Records to process:
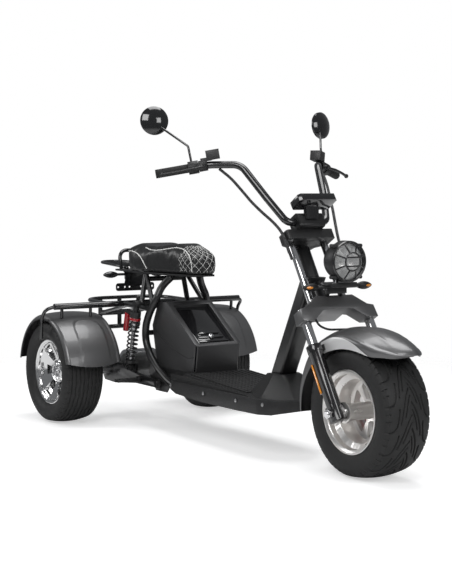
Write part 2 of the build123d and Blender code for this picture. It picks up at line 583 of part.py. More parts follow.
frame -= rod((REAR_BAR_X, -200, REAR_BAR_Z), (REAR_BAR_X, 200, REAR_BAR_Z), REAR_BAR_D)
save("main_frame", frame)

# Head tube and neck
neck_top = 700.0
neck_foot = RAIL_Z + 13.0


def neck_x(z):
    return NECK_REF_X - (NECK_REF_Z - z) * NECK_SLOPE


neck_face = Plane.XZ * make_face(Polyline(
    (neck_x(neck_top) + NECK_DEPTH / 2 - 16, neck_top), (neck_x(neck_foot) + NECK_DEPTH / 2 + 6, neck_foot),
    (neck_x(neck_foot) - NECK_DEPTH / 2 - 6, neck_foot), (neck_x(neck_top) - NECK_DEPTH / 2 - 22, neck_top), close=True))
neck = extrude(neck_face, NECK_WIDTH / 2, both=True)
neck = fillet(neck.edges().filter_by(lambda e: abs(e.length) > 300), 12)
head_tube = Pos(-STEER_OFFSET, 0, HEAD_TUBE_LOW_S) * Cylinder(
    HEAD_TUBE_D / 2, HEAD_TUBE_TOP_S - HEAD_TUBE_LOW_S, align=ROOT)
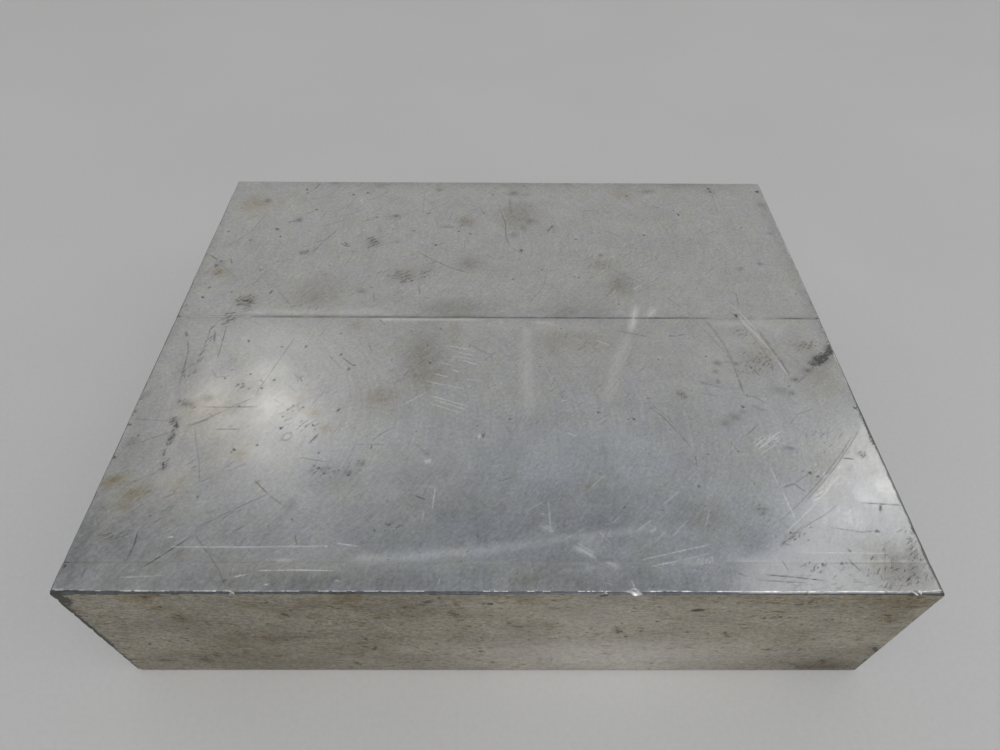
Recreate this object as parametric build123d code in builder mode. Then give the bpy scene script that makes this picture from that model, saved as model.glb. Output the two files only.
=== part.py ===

What you need to do:
From the records above, extract every entry verbatim.

Written response:
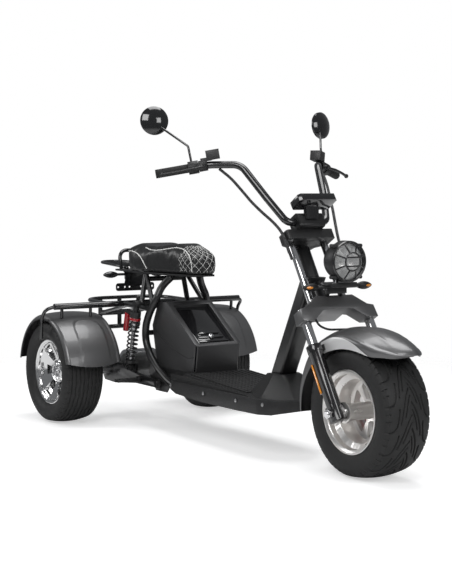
Write part 2 of the build123d and Blender code for this picture. It picks up at line 583 of part.py. More parts follow.
frame -= rod((REAR_BAR_X, -200, REAR_BAR_Z), (REAR_BAR_X, 200, REAR_BAR_Z), REAR_BAR_D)
save("main_frame", frame)

# Head tube and neck
neck_top = 700.0
neck_foot = RAIL_Z + 13.0


def neck_x(z):
    return NECK_REF_X - (NECK_REF_Z - z) * NECK_SLOPE


neck_face = Plane.XZ * make_face(Polyline(
    (neck_x(neck_top) + NECK_DEPTH / 2 - 16, neck_top), (neck_x(neck_foot) + NECK_DEPTH / 2 + 6, neck_foot),
    (neck_x(neck_foot) - NECK_DEPTH / 2 - 6, neck_foot), (neck_x(neck_top) - NECK_DEPTH / 2 - 22, neck_top), close=True))
neck = extrude(neck_face, NECK_WIDTH / 2, both=True)
neck = fillet(neck.edges().filter_by(lambda e: abs(e.length) > 300), 12)
head_tube = Pos(-STEER_OFFSET, 0, HEAD_TUBE_LOW_S) * Cylinder(
    HEAD_TUBE_D / 2, HEAD_TUBE_TOP_S - HEAD_TUBE_LOW_S, align=ROOT)
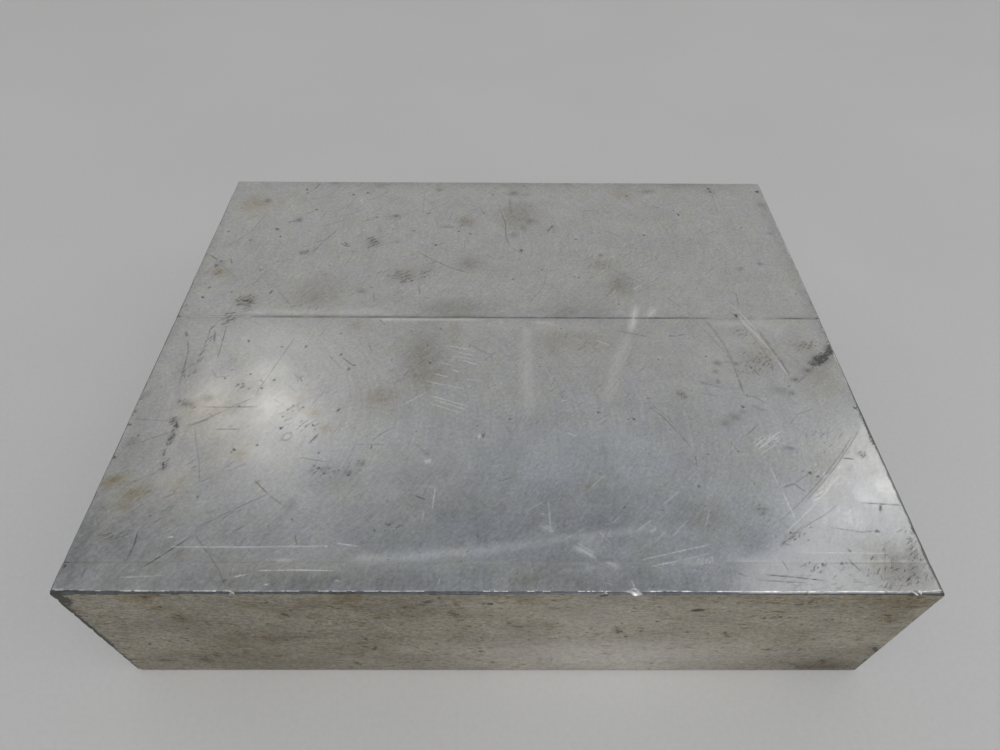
Recreate this object as parametric build123d code in builder mode. Then give the bpy scene script that makes this picture from that model, saved as model.glb. Output the two files only.
=== part.py ===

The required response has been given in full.